### Problem to work on
Write out exactly the lines from the line with "bake_transform(strap)" through the line with "bpy.context.scene.collection.objects.link(light)", including both, and nothing more.

### Supplied data
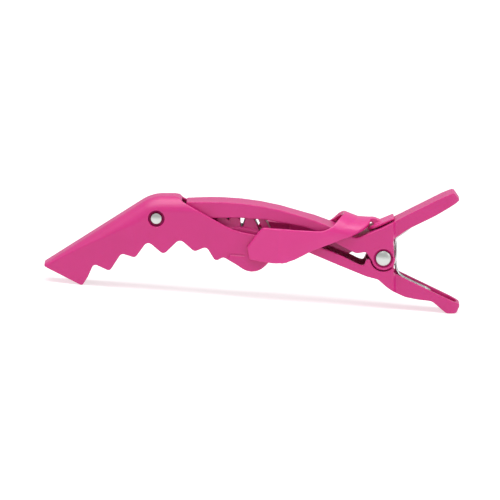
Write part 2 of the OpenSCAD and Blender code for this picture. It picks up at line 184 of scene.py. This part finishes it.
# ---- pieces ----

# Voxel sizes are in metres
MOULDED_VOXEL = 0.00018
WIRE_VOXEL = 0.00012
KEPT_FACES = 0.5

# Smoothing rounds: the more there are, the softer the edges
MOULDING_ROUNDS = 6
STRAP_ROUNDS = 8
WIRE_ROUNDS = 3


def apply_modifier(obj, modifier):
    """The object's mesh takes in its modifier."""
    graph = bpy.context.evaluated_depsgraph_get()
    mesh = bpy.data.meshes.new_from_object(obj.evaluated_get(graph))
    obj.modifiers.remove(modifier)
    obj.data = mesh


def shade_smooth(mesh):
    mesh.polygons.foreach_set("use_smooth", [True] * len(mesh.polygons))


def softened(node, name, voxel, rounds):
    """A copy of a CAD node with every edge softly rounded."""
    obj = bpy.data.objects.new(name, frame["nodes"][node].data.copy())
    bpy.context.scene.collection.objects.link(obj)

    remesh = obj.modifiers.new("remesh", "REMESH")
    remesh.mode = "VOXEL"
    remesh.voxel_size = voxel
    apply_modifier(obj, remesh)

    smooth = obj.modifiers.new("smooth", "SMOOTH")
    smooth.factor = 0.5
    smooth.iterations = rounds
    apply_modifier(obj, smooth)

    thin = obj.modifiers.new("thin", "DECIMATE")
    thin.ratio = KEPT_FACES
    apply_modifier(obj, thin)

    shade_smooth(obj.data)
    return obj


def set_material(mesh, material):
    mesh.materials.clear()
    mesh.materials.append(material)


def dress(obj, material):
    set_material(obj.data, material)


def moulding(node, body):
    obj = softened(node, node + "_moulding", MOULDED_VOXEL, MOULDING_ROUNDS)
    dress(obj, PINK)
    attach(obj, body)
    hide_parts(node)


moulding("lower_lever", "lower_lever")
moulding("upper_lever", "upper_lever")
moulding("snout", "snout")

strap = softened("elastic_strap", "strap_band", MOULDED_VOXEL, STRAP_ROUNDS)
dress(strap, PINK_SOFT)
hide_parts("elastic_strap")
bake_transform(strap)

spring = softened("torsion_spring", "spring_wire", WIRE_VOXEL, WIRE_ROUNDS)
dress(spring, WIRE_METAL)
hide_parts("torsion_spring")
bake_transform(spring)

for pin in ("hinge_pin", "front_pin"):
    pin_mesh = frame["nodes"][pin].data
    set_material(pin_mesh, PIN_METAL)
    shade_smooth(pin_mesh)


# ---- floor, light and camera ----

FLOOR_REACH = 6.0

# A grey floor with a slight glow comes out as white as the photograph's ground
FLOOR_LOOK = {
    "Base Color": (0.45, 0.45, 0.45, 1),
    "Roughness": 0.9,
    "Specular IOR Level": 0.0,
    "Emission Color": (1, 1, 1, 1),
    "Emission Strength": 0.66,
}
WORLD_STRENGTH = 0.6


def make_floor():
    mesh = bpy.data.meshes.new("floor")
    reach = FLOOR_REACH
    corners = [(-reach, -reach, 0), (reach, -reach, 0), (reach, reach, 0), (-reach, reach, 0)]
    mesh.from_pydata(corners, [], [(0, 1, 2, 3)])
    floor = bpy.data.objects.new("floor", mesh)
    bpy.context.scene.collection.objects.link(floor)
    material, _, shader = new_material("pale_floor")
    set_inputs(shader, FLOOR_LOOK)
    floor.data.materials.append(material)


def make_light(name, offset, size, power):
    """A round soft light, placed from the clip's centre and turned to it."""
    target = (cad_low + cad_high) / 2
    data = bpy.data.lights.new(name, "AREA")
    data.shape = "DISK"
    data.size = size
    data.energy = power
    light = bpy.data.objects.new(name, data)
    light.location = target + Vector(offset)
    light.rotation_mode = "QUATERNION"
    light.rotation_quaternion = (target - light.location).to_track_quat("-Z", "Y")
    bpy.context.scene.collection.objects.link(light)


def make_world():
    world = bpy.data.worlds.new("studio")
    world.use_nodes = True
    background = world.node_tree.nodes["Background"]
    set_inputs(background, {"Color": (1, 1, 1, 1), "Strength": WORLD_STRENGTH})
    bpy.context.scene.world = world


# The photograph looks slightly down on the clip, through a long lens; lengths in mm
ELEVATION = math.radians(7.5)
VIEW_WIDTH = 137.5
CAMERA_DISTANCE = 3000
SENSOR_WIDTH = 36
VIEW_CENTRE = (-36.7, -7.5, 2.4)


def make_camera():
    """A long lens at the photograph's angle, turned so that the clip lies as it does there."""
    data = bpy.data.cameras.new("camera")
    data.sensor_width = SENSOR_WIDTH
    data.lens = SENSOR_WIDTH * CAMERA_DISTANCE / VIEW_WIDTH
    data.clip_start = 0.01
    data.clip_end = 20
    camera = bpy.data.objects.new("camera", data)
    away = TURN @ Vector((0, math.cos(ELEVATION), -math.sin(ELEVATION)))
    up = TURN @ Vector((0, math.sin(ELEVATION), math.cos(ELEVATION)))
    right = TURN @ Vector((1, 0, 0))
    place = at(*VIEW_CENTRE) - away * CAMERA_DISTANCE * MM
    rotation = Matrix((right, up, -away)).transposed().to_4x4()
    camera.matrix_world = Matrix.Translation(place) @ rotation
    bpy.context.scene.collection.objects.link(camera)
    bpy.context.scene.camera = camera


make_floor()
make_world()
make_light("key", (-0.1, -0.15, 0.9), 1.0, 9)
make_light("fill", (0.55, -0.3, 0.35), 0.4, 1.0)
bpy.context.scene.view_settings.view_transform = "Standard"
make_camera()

### Written reply
bake_transform(strap)

spring = softened("torsion_spring", "spring_wire", WIRE_VOXEL, WIRE_ROUNDS)
dress(spring, WIRE_METAL)
hide_parts("torsion_spring")
bake_transform(spring)

for pin in ("hinge_pin", "front_pin"):
    pin_mesh = frame["nodes"][pin].data
    set_material(pin_mesh, PIN_METAL)
    shade_smooth(pin_mesh)


# ---- floor, light and camera ----

FLOOR_REACH = 6.0

# A grey floor with a slight glow comes out as white as the photograph's ground
FLOOR_LOOK = {
    "Base Color": (0.45, 0.45, 0.45, 1),
    "Roughness": 0.9,
    "Specular IOR Level": 0.0,
    "Emission Color": (1, 1, 1, 1),
    "Emission Strength": 0.66,
}
WORLD_STRENGTH = 0.6


def make_floor():
    mesh = bpy.data.meshes.new("floor")
    reach = FLOOR_REACH
    corners = [(-reach, -reach, 0), (reach, -reach, 0), (reach, reach, 0), (-reach, reach, 0)]
    mesh.from_pydata(corners, [], [(0, 1, 2, 3)])
    floor = bpy.data.objects.new("floor", mesh)
    bpy.context.scene.collection.objects.link(floor)
    material, _, shader = new_material("pale_floor")
    set_inputs(shader, FLOOR_LOOK)
    floor.data.materials.append(material)


def make_light(name, offset, size, power):
    """A round soft light, placed from the clip's centre and turned to it."""
    target = (cad_low + cad_high) / 2
    data = bpy.data.lights.new(name, "AREA")
    data.shape = "DISK"
    data.size = size
    data.energy = power
    light = bpy.data.objects.new(name, data)
    light.location = target + Vector(offset)
    light.rotation_mode = "QUATERNION"
    light.rotation_quaternion = (target - light.location).to_track_quat("-Z", "Y")
    bpy.context.scene.collection.objects.link(light)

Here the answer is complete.